***** Data lines *****
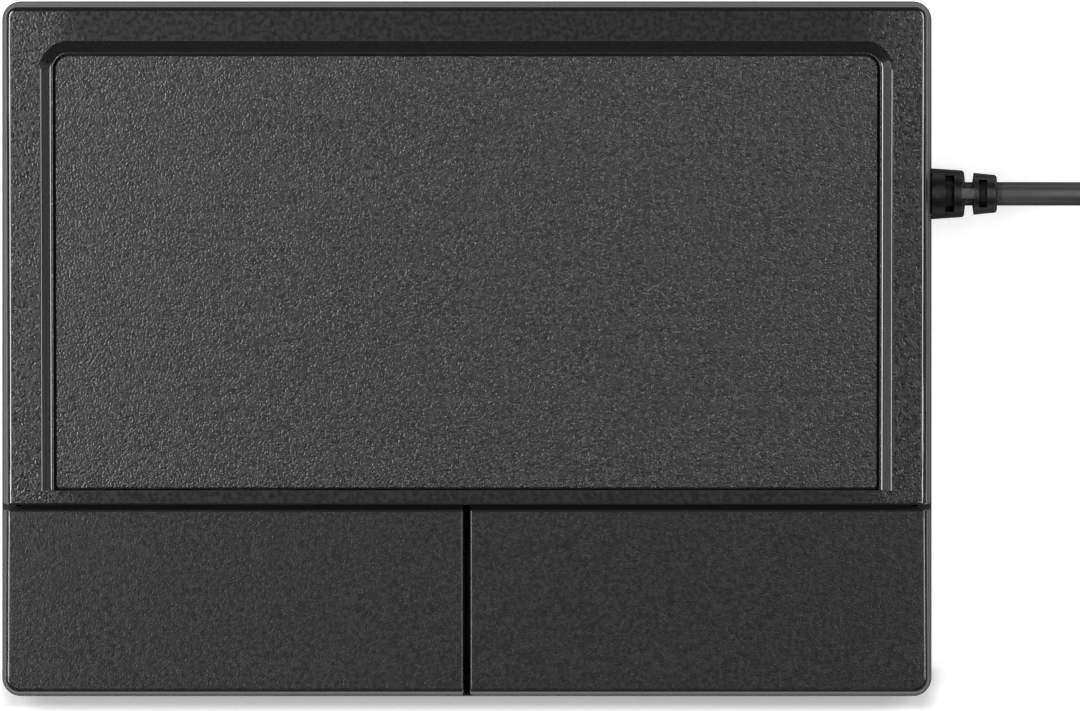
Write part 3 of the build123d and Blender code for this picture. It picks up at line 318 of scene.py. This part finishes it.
def plain_finish(name, color, roughness, grain, metallic=0.0, specular=0.5, coat=0.0, side=None):
    """A finish with fine grain of (size, depth, tone change), and clouds of the same grain in its gloss.
    side is (roughness, share of the tone) on faces that look sideways: the skin there is duller, and its
    darker tone is painted shade."""
    size, depth, change = grain
    material, tree, output = new_material(name)
    place = grain_place(tree, size)
    fine = noise(tree, place, 1.0, skin_detail)
    cloud = noise(tree, place, cloud_scale, skin_detail)
    tone = between(tree, cloud, *noise_range, 1 - change, 1 + change)
    glossiest = (1 - cloud_gloss) * roughness
    dullest = (1 + cloud_gloss) * roughness
    rough = between(tree, cloud, *noise_range, glossiest, dullest)
    if side is not None:
        facing_height = axes(tree, coordinate(tree, "Normal"))["Z"]
        looks_up = between(tree, facing_height, *side_heights, 0, 1)
        rough = mixed(tree, looks_up, side[0], rough)
        # faces that look sideways get a darker colour: painted shade
        tone = maths(tree, "MULTIPLY", tone, mixed(tree, looks_up, side[1], 1.0))
    bump = feed(tree, "ShaderNodeBump", {"Distance": depth, "Height": fine})
    values = {"Base Color": tinted(tree, color, tone), "Roughness": rough, "Normal": bump.outputs[0]}
    shader = feed(tree, "ShaderNodeBsdfPrincipled", values)
    shader.inputs["Metallic"].default_value = metallic
    shader.inputs["Specular IOR Level"].default_value = specular
    shader.inputs["Coat Weight"].default_value = coat
    tree.links.new(shader.outputs[0], output.inputs["Surface"])
    return material


jacket_color = (0.032, 0.032, 0.033)
jacket_roughness = 0.52
jacket_specular = 1.0
# the cable's sides are duller, and their darker colour is painted shade, so the top looks lit
jacket_side_dull_and_painted_shade = (0.95, 0.25)
jacket_grain = (0.25 * mm, 0.012 * mm, 0.1)
jacket = plain_finish(
    "cable_jacket",
    jacket_color,
    jacket_roughness,
    jacket_grain,
    specular=jacket_specular,
    side=jacket_side_dull_and_painted_shade,
)
cable_data = cord_curve("cable", cord_points(), cord_radius)
cable_data.materials.append(jacket)
cable = bpy.data.objects.new("cable", cable_data)
scene.collection.objects.link(cable)
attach(cable, "base")
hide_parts("cord_stretch", "cord_coil", "cord_tail")

# The bottom case: an injection moulding in dark grey ABS, with a spark-eroded grain on its outer walls. It
# carries everything else on its floor, its columns and its posts.
width = 120.0 * mm
depth = 89.7 * mm
height_front = 12.0 * mm
height_back = 18.9 * mm
button_depth = 24.13 * mm
seam_gap = 0.68 * mm
slot_width = 0.84 * mm
cap_back = -depth / 2 + button_depth
seam_y = cap_back + seam_gap / 2
deck_tilt = math.atan2(height_back - height_front, depth)
deck_normal = Vector((0.0, -math.sin(deck_tilt), math.cos(deck_tilt)))
deck_middle = Vector((0.0, 0.0, (height_front + height_back) / 2))
level_dots = (0.985, 0.998)
# faces that tilt away from the top get a darker colour, which is painted shade, and a duller gloss
steep_dots = (0.25, 0.45)
steep_painted_shade = 0.5
steep_roughness = 0.85
# how deep and how wide the painted shade in the seam and the slot goes, how dark it is and how dull
gap_depth = (0.6 * mm, 1.4 * mm)
painted_gap_shade = 0.8
gap_roughness = 0.95
gap_edges = (0.53, 0.75)
plastic_detail = 1.0
coarse_scale = 0.4
coarse_share = 0.4
gloss_change = 0.04


def along_normal(tree, vector):
    """How far a vector goes out of the sloping top."""
    return feed(tree, "ShaderNodeVectorMath", {0: vector, 1: deck_normal}, "DOT_PRODUCT").outputs["Value"]


def facing_share(tree, dots):
    """0 on faces that tilt away from the sloping top and 1 on those that look up with it. dots are the
    cosines at which the change begins and ends."""
    return between(tree, along_normal(tree, coordinate(tree, "Normal")), *dots, 0, 1)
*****
▶ **What you need to do**: Each line above must be reproduced exactly as it stands.

▶ **Answer in full**:
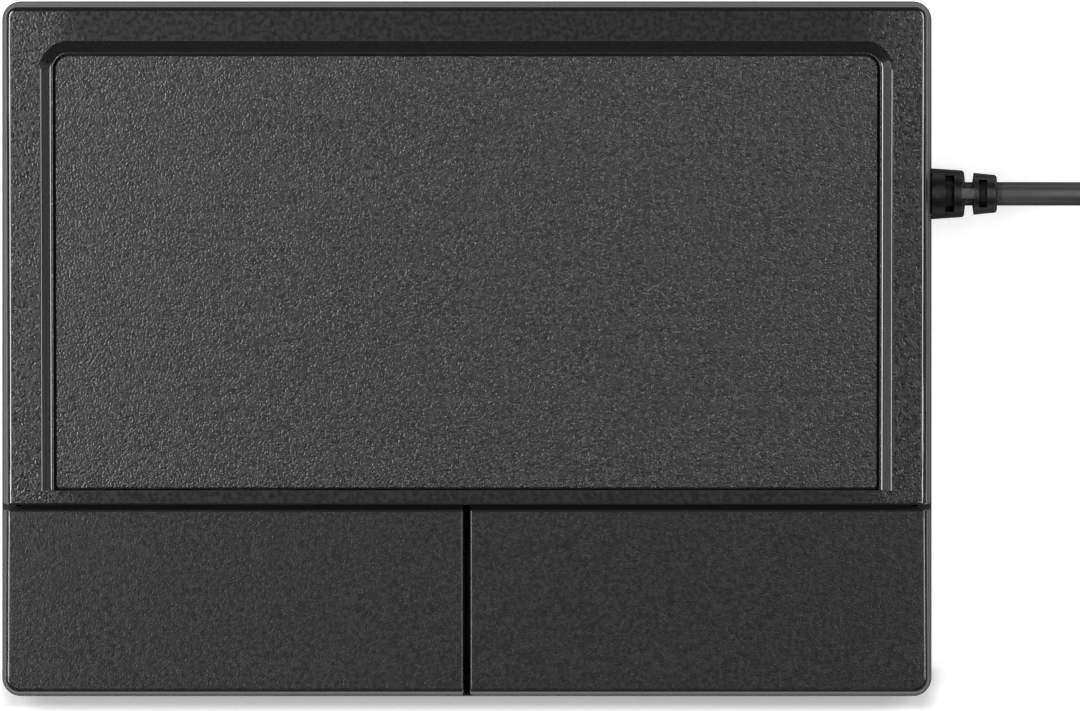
Write part 3 of the build123d and Blender code for this picture. It picks up at line 318 of scene.py. This part finishes it.
def plain_finish(name, color, roughness, grain, metallic=0.0, specular=0.5, coat=0.0, side=None):
    """A finish with fine grain of (size, depth, tone change), and clouds of the same grain in its gloss.
    side is (roughness, share of the tone) on faces that look sideways: the skin there is duller, and its
    darker tone is painted shade."""
    size, depth, change = grain
    material, tree, output = new_material(name)
    place = grain_place(tree, size)
    fine = noise(tree, place, 1.0, skin_detail)
    cloud = noise(tree, place, cloud_scale, skin_detail)
    tone = between(tree, cloud, *noise_range, 1 - change, 1 + change)
    glossiest = (1 - cloud_gloss) * roughness
    dullest = (1 + cloud_gloss) * roughness
    rough = between(tree, cloud, *noise_range, glossiest, dullest)
    if side is not None:
        facing_height = axes(tree, coordinate(tree, "Normal"))["Z"]
        looks_up = between(tree, facing_height, *side_heights, 0, 1)
        rough = mixed(tree, looks_up, side[0], rough)
        # faces that look sideways get a darker colour: painted shade
        tone = maths(tree, "MULTIPLY", tone, mixed(tree, looks_up, side[1], 1.0))
    bump = feed(tree, "ShaderNodeBump", {"Distance": depth, "Height": fine})
    values = {"Base Color": tinted(tree, color, tone), "Roughness": rough, "Normal": bump.outputs[0]}
    shader = feed(tree, "ShaderNodeBsdfPrincipled", values)
    shader.inputs["Metallic"].default_value = metallic
    shader.inputs["Specular IOR Level"].default_value = specular
    shader.inputs["Coat Weight"].default_value = coat
    tree.links.new(shader.outputs[0], output.inputs["Surface"])
    return material


jacket_color = (0.032, 0.032, 0.033)
jacket_roughness = 0.52
jacket_specular = 1.0
# the cable's sides are duller, and their darker colour is painted shade, so the top looks lit
jacket_side_dull_and_painted_shade = (0.95, 0.25)
jacket_grain = (0.25 * mm, 0.012 * mm, 0.1)
jacket = plain_finish(
    "cable_jacket",
    jacket_color,
    jacket_roughness,
    jacket_grain,
    specular=jacket_specular,
    side=jacket_side_dull_and_painted_shade,
)
cable_data = cord_curve("cable", cord_points(), cord_radius)
cable_data.materials.append(jacket)
cable = bpy.data.objects.new("cable", cable_data)
scene.collection.objects.link(cable)
attach(cable, "base")
hide_parts("cord_stretch", "cord_coil", "cord_tail")

# The bottom case: an injection moulding in dark grey ABS, with a spark-eroded grain on its outer walls. It
# carries everything else on its floor, its columns and its posts.
width = 120.0 * mm
depth = 89.7 * mm
height_front = 12.0 * mm
height_back = 18.9 * mm
button_depth = 24.13 * mm
seam_gap = 0.68 * mm
slot_width = 0.84 * mm
cap_back = -depth / 2 + button_depth
seam_y = cap_back + seam_gap / 2
deck_tilt = math.atan2(height_back - height_front, depth)
deck_normal = Vector((0.0, -math.sin(deck_tilt), math.cos(deck_tilt)))
deck_middle = Vector((0.0, 0.0, (height_front + height_back) / 2))
level_dots = (0.985, 0.998)
# faces that tilt away from the top get a darker colour, which is painted shade, and a duller gloss
steep_dots = (0.25, 0.45)
steep_painted_shade = 0.5
steep_roughness = 0.85
# how deep and how wide the painted shade in the seam and the slot goes, how dark it is and how dull
gap_depth = (0.6 * mm, 1.4 * mm)
painted_gap_shade = 0.8
gap_roughness = 0.95
gap_edges = (0.53, 0.75)
plastic_detail = 1.0
coarse_scale = 0.4
coarse_share = 0.4
gloss_change = 0.04


def along_normal(tree, vector):
    """How far a vector goes out of the sloping top."""
    return feed(tree, "ShaderNodeVectorMath", {0: vector, 1: deck_normal}, "DOT_PRODUCT").outputs["Value"]


def facing_share(tree, dots):
    """0 on faces that tilt away from the sloping top and 1 on those that look up with it. dots are the
    cosines at which the change begins and ends."""
    return between(tree, along_normal(tree, coordinate(tree, "Normal")), *dots, 0, 1)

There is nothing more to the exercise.